Some, but not all, interpreted the comment as anti-Semitic. Student leaders of the Jewish Law Students Association said in their own letter that it invoked a centuries-old stereotype “of ‘the Jew’ as ‘smelly’ or ‘dirty’” and that “Nazis promoted the idea that Jews ‘smell’ to propagandize Jews as an inferior people.”

Others, including some Jewish students, said they didn’t read it that way, and El-Qoulaq himself said in an apology that he wasn’t aware of that history. “I want to be very clear that it was never my intention to invoke a hateful stereotype,” he wrote. “But I recognize now that, regardless of my intention, words have power, and it troubles me deeply to know that I have caused some members of the Jewish community such pain with my words … had I known it was even possible that some listeners might interpret my comments as anti-Semitic, there is absolutely no chance that I would have uttered them.”

A push for some kind of punishment continues, even among those who aren’t convinced the comment was anti-Semitic.
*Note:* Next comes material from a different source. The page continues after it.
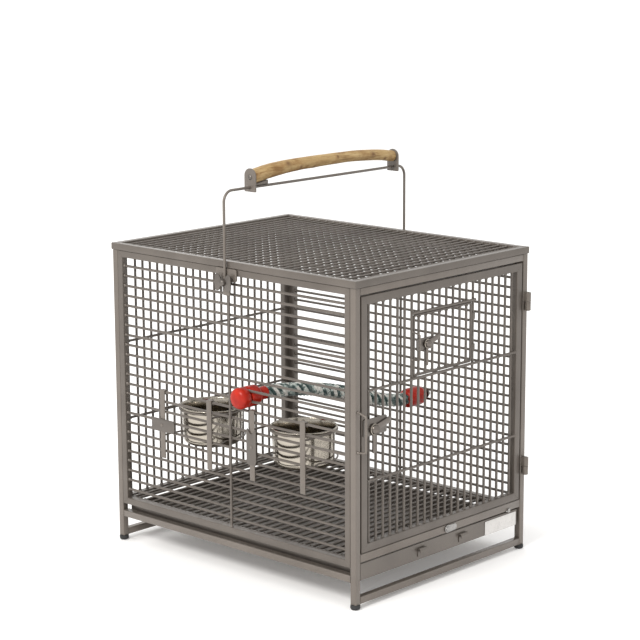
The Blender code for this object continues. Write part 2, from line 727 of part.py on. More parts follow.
def build_perch():
    axis = (0.0, 0.0, BAIL_AXIS_Z)
    xs = [-175.0, -160.0, -127.0, -100.0, -75.0, -48.0, -21.0, 20.0, 61.0, 90.0, 118.0, 146.0,
          175.0, 195.0, 209.0]
    path = [(x, 0.0, perch_shape(x)[0]) for x in xs]
    radii = [perch_shape(x)[1] for x in xs]
    simple("wood_perch", lambda bm: sweep(bm, path, radii, 12), "wood", axis)
    for tag, plate_x, wedge in (("left", (-180.0, -177.5), (-178.5, -138.0)),
                                ("right", (211.0, 213.5), (212.0, 182.0))):
        outline = [(-14.0, 702.0), (14.0, 702.0)] + arc(0.0, 730.5, 14.0, 0.0, 180.0, 8)
        inner_z, inner_r = perch_shape(wedge[1])
        outer_z, outer_r = perch_shape(wedge[0])
        profile = [(wedge[0], 713.1), (wedge[1], 713.1), (wedge[1], inner_z - inner_r - 0.7),
                   (wedge[0], outer_z - outer_r - 0.7)]
        side = -1.0 if plate_x[0] < 0 else 1.0
        face = plate_x[0] if side < 0 else plate_x[1]
        head = [(0.0, face - side * 0.8), (4.8, face - side * 0.8), (4.8, face + side * 0.6),
                (2.8, face + side * 2.0), (0.0, face + side * 2.4)]
        height = perch_shape(face)[0]
        bracket = united("perch_bracket_" + tag, [
            lambda bm: prism(bm, outline, "X", plate_x[0], plate_x[1]),
            lambda bm: prism(bm, profile, "Y", -5.0, 5.0),
            lambda bm: lathe(bm, head, "X", (0.0, height), 14)], "powder", axis)
        merge(bracket, simple("tool", lambda bm: prism(bm, circle(0.0, BAIL_TOP, 2.9, 12), "X",
                                                       plate_x[0] - 2.0, plate_x[1] + 2.0),
                              None, axis), "DIFFERENCE")


# ---------------------------------------------------------------- bowls
def build_bowl(number, yc):
    z = BOWL_RIM_Z
    outside = [(0.0, z - 72.0), (44.0, z - 72.0), (51.5, z - 69.5), (55.8, z - 64.0),
               (57.2, z - 40.0), (BOWL_RADIUS, z - 4.0), (60.3, z - 2.9), (61.6, z - 1.6),
               (61.0, z - 0.3), (59.4, z)]
    inside = [(57.6, z - 0.6), (57.0, z - 3.0), (56.2, z - 40.0), (54.8, z - 63.3),
              (50.8, z - 68.6), (43.8, z - 71.0), (0.0, z - 71.0)]
    simple("bowl_%d" % number, lambda bm: lathe(bm, outside + inside, "Z", (BOWL_X, yc), 28),
           "steel", (BOWL_X, yc, z))


def build_holder(number, yc, turned):
    bar_x = -(HALF_X - TUBE / 2.0)
    bar_z = (PANEL_LOW + POST_TOP) / 2.0 - 0.5 * PITCH
    out0 = bar_x - WIRE - 1.8
    out1 = bar_x - WIRE - 0.3
    in0 = bar_x + WIRE + 0.3
    in1 = bar_x + WIRE + 1.8
    top = bar_z + WIRE + 0.3
    hook = [(out0, 186.0), (out1, 186.0), (out1, top), (in0, top), (in0, bar_z - 6.0),
            (in1, bar_z - 6.0), (in1, top + 1.5), (out0, top + 1.5)]

    def hooks(bm):
        for sy in (-1, 1):
            y = yc + sy * STRAP_Y
            prism(bm, hook, "Y", y - 8.5, y + 8.5)

    def ring(bm):
        path = [(BOWL_X + a, yc + b, RING_Z) for a, b in circle(0.0, 0.0, 61.0, 28)]
        sweep(bm, path, 2.0, 8, True)

    def arms(bm):
        for sy in (-1, 1):
            y = yc + sy * 61.0
            sweep(bm, [(out1 - 0.8, y, RING_Z), (BOWL_X + 4.0, y, RING_Z)], 2.0, 8, False, 0.2)

    def studs(bm):
        prism(bm, circle(yc + STRAP_Y, LEVER_Z, 3.0, 12), "X", -240.8, out1 - 0.6)

    united("cup_holder_%d" % number, [hooks, ring, arms, studs], "powder")

    centre = yc + STRAP_Y
    half = (34.0, 12.0) if turned else (12.0, 34.0)
    notch = (11.0, 5.0) if turned else (5.0, 11.0)

    def plate(bm):
        if turned:
            outline = [(centre - half[0], LEVER_Z - half[1] + 3.0), (centre - half[0] + 6.0,
                       LEVER_Z - half[1]), (centre + half[0], LEVER_Z - half[1]),
                       (centre + half[0], LEVER_Z - 4.0), (centre + half[0] - notch[0], LEVER_Z),
                       (centre + half[0], LEVER_Z + 4.0), (centre + half[0], LEVER_Z + half[1]),
                       (centre - half[0] + 6.0, LEVER_Z + half[1]),
                       (centre - half[0], LEVER_Z + half[1] - 3.0)]
        else:
            outline = [(centre - half[0], LEVER_Z - half[1] + 6.0), (centre - half[0] + 3.0,
                       LEVER_Z - half[1]), (centre + half[0] - 3.0, LEVER_Z - half[1]),
                       (centre + half[0], LEVER_Z - half[1] + 6.0),
                       (centre + half[0], LEVER_Z + half[1]), (centre + 4.0, LEVER_Z + half[1]),
                       (centre, LEVER_Z + half[1] - notch[1]), (centre - 4.0, LEVER_Z + half[1]),
                       (centre - half[0], LEVER_Z + half[1])]
        prism(bm, outline, "X", -240.4, -238.1)

    body = simple("cup_lever_%d" % number, plate, "zinc", (-239.25, centre, LEVER_Z))
    merge(body, simple("tool", lambda bm: prism(bm, circle(centre, LEVER_Z, 3.4, 12), "X",
                                                -242.0, -236.0), None), "DIFFERENCE")


# ---------------------------------------------------------------- rope perch
def rope_point(mix):
    """Centre line of the rope between the caps, mix from 0 to 1."""
    x = ROPE_SPAN[0] + mix * (ROPE_SPAN[1] - ROPE_SPAN[0])
    y = ROPE_LEFT[0] + mix * (ROPE_RIGHT[0] - ROPE_LEFT[0])
    ease = mix * mix * (3.0 - 2.0 * mix)
    z = ROPE_LEFT[1] + ease * (ROPE_RIGHT[1] - ROPE_LEFT[1])
    z += 7.0 * math.sin(math.pi * mix) ** 2
    return (x, y, z)


def bored(name, profile, centre, bore, look):
    """Turned piece about X with a hole; bore is (radius, start, end)."""
    body = simple(name, lambda bm: lathe(bm, profile, "X", centre, 20), look)
    merge(body, simple("tool", lambda bm: prism(bm, circle(*centre, bore[0], 12), "X",
                                                *sorted(bore[1:])), None), "DIFFERENCE")
    return body


def build_rope_perch():
    steps = 16
    path = [rope_point(i / steps) for i in range(steps + 1)]
    simple("perch_rope", lambda bm: sweep(bm, path, 13.0, 10), "rope")

    shank = [(-250.0, -199.7), (197.7, 244.0)]
    dome = [(0.0, -236.25), (19.5, -236.25), (19.8, -247.0), (18.6, -253.0), (15.0, -256.6),
            (8.0, -258.0), (0.0, -258.0)]
    united("rope_nut_left", [
        lambda bm: lathe(bm, dome, "X", ROPE_LEFT, 20),
        lambda bm: prism(bm, circle(*ROPE_LEFT, 2.4, 12), "X", *shank[0])], "red")
    cap = [(0.0, -231.1), (18.8, -231.1), (19.4, -226.0), (19.4, -210.0), (17.0, -206.5),
           (12.2, -204.5), (11.6, -184.5), (10.6, -183.0), (0.0, -183.0)]
    bored("rope_cap_left", cap, ROPE_LEFT, (2.8, -236.0, -199.0), "red")

    cap = [(0.0, 176.0), (14.5, 176.0), (18.6, 180.0), (18.8, 214.0), (17.6, 219.5),
           (9.4, 231.1), (0.0, 231.1)]
    bored("rope_cap_right", cap, ROPE_RIGHT, (2.8, 236.0, 197.0), "red")
    head = [(0.0, 236.25), (8.4, 236.25), (8.4, 242.6), (5.6, 246.8), (0.0, 247.6)]
    united("rope_bolt_right", [
        lambda bm: lathe(bm, head, "X", ROPE_RIGHT, 20),
        lambda bm: prism(bm, circle(*ROPE_RIGHT, 2.4, 12), "X", *shank[1])], "zinc")


def main():
    clear_scene()
    build_posts()
    build_side_panel("left", -1)
    build_side_panel("right", 1)
    build_rear_panel()
    build_rails()
    build_roof()
    build_ledges()
    build_grille()
    build_tray()
    build_turn_button()
    build_door()
    build_hinge("upper", (465.0, 481.7), (482.1, 499.0), (473.0, 478.0))
    build_hinge("lower", (148.5, 164.7), (165.1, 182.0), (158.0, 163.0))
    build_door_latch()
    build_small_door()
    build_bail()
    build_bail_mount("left", -1)
    build_bail_mount("right", 1)
    build_perch()
    build_holder(1, BOWL_Y, True)
    build_holder(2, -BOWL_Y, False)
    build_bowl(1, BOWL_Y)
    build_bowl(2, -BOWL_Y)
    build_rope_perch()


main()
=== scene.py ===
"""Looks of the bird travel cage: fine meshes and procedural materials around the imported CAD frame.

Shapes are drawn as in the CAD source: in millimetres of the half-inch pattern, about the cage
body's own centre. `piece` brings them to this cage's size, in metres, with the same shift along Y.
"""
from math import asin, cos, degrees, exp, pi, radians, remainder, sin, tan, tau

import bmesh
import bpy
from mathutils import Matrix, Vector, noise


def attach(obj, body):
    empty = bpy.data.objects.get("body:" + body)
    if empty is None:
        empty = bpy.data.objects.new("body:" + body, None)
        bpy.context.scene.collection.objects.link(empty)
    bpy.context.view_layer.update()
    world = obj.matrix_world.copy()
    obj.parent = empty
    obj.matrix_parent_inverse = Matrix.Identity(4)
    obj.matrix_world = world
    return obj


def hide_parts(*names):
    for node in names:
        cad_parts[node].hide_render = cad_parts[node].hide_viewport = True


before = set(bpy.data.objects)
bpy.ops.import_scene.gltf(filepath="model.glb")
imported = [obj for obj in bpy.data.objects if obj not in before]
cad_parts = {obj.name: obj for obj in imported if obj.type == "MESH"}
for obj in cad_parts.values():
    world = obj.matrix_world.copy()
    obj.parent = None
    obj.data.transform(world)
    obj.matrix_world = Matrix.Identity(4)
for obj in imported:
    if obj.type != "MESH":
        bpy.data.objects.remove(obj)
scene = bpy.context.scene


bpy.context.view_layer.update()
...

“The question was offensive. Period,” wrote one alum in another letter to the editor suggesting El-Qoulaq ought not to be allowed to attend commencement. “Letting the matter go on the basis of the questioner’s ‘I’m sorry if I offended anyone, I didn’t know any better’ nonapologetic ‘apology’ is not nearly adequate.”

Others have stood behind El-Qoulaq, saying he experiments with various ways to engage others on this issue, some more substantive than others. “Effective protest should sometimes make us uncomfortable and even be disrespectful,” several students wrote in another letter. “But it should not, even inadvertently, remind its listeners of anti-Semitic tropes. That is why Husam has apologized, for which we applaud him.”

On top of the criticism leveled at the university and at El-Qoulaq himself, many also chided the student-run paper that published those letters for initially opting not to publish El-Qoulaq’s name even if it was widely known at the law school. It did so eventually, after his name had been published elsewhere and with his permission, but not before attracting a barrage of criticism just weeks after also taking flack for refusing to publish a series of videos.

Before El-Qoulaq’s question, Harvard Law School was roiled by another, separate free speech debate. Students were putting up signs critical of protesters on campus, and those protesters were taking them down. That sparked its own free speech argument, but The Harvard Law Record’s editor-in-chief, Michael Shammas, also opted not to publish videos of students removing posters, he explained at the time, out of “consideration for our fellow students.”

“We are all imperfect; we all make mistakes, say things we don’t necessarily intend, and get frustrated. Moments of passion, filmed without the consent of a given student, under circumstances thrust upon them, should not be preserved for all time,” he wrote in a note explaining the decision, which many disliked.

In a similar vein, the paper noted several times that it withheld El-Qoulaq’s name “in the interests of furthering respectful discourse.”

Minow, in a statement at the time, reaffirmed the school's commitment to freedom of expression, citing a rule prohibiting defacing signs, and she pledged to provide a central space with its own guidelines for students to exchange views.

“In shared spaces, all students must be able to voice their opinions and express their dissent equally,” she said.